The z-score tells you how many standard deviations an element \(X\) is from the mean \(\mu\). For example, if your z-score is 1, it means that the data point is one standard deviation above the mean. If it's -1, it's one standard deviation below the mean. This concept is particularly useful in biostatistics, where data distributions are often compared.

The standard normal distribution is a special type of normal distribution where the mean is 0 and the standard deviation is 1. Understanding this distribution is key when converting raw data into z-scores. It allows us to use a standardized scale to measure probabilities and make comparisons between different groups. Every data point transformed into a z-score under this distribution can be plotted on a standard normal curve. A few important properties of the standard normal distribution:

• The graph of the distribution is symmetrical about its mean, which is 0.
• About 68% of all data points fall within one standard deviation of the mean, 95% fall within two standard deviations, and 99.7% fall within three standard deviations.

This distribution is incredibly useful for determining the probability of scores within any range in a dataset. That's because any dataset transformed using z-scores can be analyzed using the standard normal distribution. In biostatistics, this property lets researchers compare data sets of varying scales.

In probability calculation, especially using a standard normal distribution, we often need to find the likelihood that a particular z-score falls under a certain value.
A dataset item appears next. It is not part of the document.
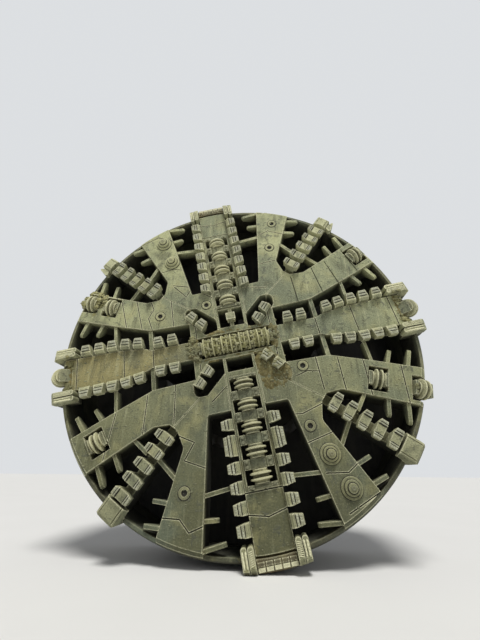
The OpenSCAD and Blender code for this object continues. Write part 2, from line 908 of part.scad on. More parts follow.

When we want to know \(\operatorname{Pr}(Z < 0.5)\), we're searching for the probability that the z-score is less than 0.5 using the standard normal curve. This can be done easily with a standard normal distribution table or a calculator that provides cumulative probabilities for z-scores.Here's how it works:

• Locate 0.5 in the z-score table.
• The table value gives the cumulative probability from the most extreme left up to z-score 0.5.

In this particular exercise, the cumulative probability, \(\operatorname{Pr}(Z < 0.5)\), is approximately 0.6915. That means there is a 69.15% chance that a randomly selected z-score from our distribution will be less than 0.5. Such calculations are frequently used in biostatistics to evaluate the significance of results or the likelihood of various events.